-- BEGIN The data --
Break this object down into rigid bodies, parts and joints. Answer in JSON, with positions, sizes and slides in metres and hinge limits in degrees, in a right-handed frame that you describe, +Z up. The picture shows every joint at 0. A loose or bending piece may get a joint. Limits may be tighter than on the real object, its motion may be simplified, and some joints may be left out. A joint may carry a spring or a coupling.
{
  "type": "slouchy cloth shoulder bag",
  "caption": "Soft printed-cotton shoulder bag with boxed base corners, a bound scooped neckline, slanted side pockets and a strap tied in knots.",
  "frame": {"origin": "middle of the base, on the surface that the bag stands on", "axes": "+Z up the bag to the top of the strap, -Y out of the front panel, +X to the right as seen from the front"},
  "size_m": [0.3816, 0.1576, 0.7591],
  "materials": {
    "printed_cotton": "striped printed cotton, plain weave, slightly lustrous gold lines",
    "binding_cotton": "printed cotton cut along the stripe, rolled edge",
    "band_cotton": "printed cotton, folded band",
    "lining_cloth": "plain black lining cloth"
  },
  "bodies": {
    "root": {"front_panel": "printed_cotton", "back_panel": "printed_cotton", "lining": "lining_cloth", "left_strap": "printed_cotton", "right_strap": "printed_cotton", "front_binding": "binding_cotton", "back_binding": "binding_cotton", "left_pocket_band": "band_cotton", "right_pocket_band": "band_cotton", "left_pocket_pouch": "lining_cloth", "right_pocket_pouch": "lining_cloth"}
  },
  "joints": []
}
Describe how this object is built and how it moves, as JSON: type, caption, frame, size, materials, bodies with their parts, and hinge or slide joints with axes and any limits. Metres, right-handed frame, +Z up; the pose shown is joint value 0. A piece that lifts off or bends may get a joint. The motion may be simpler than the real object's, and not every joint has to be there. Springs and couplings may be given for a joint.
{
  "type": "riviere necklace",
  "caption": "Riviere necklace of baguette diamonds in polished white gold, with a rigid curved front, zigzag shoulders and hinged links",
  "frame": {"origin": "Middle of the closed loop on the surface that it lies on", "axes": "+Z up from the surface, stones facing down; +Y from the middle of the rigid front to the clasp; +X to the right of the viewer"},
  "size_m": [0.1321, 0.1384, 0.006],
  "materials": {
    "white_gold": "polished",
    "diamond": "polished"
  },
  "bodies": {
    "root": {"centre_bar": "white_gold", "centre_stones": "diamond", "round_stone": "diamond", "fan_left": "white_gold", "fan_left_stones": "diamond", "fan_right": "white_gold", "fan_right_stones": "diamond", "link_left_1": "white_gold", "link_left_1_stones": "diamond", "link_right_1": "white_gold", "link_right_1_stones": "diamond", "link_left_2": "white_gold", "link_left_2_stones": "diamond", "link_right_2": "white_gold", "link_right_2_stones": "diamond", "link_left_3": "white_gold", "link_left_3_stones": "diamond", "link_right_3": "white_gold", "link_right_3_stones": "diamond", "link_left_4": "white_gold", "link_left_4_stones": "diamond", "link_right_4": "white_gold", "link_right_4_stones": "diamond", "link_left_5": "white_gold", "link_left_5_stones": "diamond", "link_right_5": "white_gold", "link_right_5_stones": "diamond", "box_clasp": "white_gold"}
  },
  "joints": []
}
-- END The data --
- _Exercise aim_: Nothing should be left out: repeat all of the data exactly.

- _Exercise output_:
Break this object down into rigid bodies, parts and joints. Answer in JSON, with positions, sizes and slides in metres and hinge limits in degrees, in a right-handed frame that you describe, +Z up. The picture shows every joint at 0. A loose or bending piece may get a joint. Limits may be tighter than on the real object, its motion may be simplified, and some joints may be left out. A joint may carry a spring or a coupling.
{
  "type": "slouchy cloth shoulder bag",
  "caption": "Soft printed-cotton shoulder bag with boxed base corners, a bound scooped neckline, slanted side pockets and a strap tied in knots.",
  "frame": {"origin": "middle of the base, on the surface that the bag stands on", "axes": "+Z up the bag to the top of the strap, -Y out of the front panel, +X to the right as seen from the front"},
  "size_m": [0.3816, 0.1576, 0.7591],
  "materials": {
    "printed_cotton": "striped printed cotton, plain weave, slightly lustrous gold lines",
    "binding_cotton": "printed cotton cut along the stripe, rolled edge",
    "band_cotton": "printed cotton, folded band",
    "lining_cloth": "plain black lining cloth"
  },
  "bodies": {
    "root": {"front_panel": "printed_cotton", "back_panel": "printed_cotton", "lining": "lining_cloth", "left_strap": "printed_cotton", "right_strap": "printed_cotton", "front_binding": "binding_cotton", "back_binding": "binding_cotton", "left_pocket_band": "band_cotton", "right_pocket_band": "band_cotton", "left_pocket_pouch": "lining_cloth", "right_pocket_pouch": "lining_cloth"}
  },
  "joints": []
}
Describe how this object is built and how it moves, as JSON: type, caption, frame, size, materials, bodies with their parts, and hinge or slide joints with axes and any limits. Metres, right-handed frame, +Z up; the pose shown is joint value 0. A piece that lifts off or bends may get a joint. The motion may be simpler than the real object's, and not every joint has to be there. Springs and couplings may be given for a joint.
{
  "type": "riviere necklace",
  "caption": "Riviere necklace of baguette diamonds in polished white gold, with a rigid curved front, zigzag shoulders and hinged links",
  "frame": {"origin": "Middle of the closed loop on the surface that it lies on", "axes": "+Z up from the surface, stones facing down; +Y from the middle of the rigid front to the clasp; +X to the right of the viewer"},
  "size_m": [0.1321, 0.1384, 0.006],
  "materials": {
    "white_gold": "polished",
    "diamond": "polished"
  },
  "bodies": {
    "root": {"centre_bar": "white_gold", "centre_stones": "diamond", "round_stone": "diamond", "fan_left": "white_gold", "fan_left_stones": "diamond", "fan_right": "white_gold", "fan_right_stones": "diamond", "link_left_1": "white_gold", "link_left_1_stones": "diamond", "link_right_1": "white_gold", "link_right_1_stones": "diamond", "link_left_2": "white_gold", "link_left_2_stones": "diamond", "link_right_2": "white_gold", "link_right_2_stones": "diamond", "link_left_3": "white_gold", "link_left_3_stones": "diamond", "link_right_3": "white_gold", "link_right_3_stones": "diamond", "link_left_4": "white_gold", "link_left_4_stones": "diamond", "link_right_4": "white_gold", "link_right_4_stones": "diamond", "link_left_5": "white_gold", "link_left_5_stones": "diamond", "link_right_5": "white_gold", "link_right_5_stones": "diamond", "box_clasp": "white_gold"}
  },
  "joints": []
}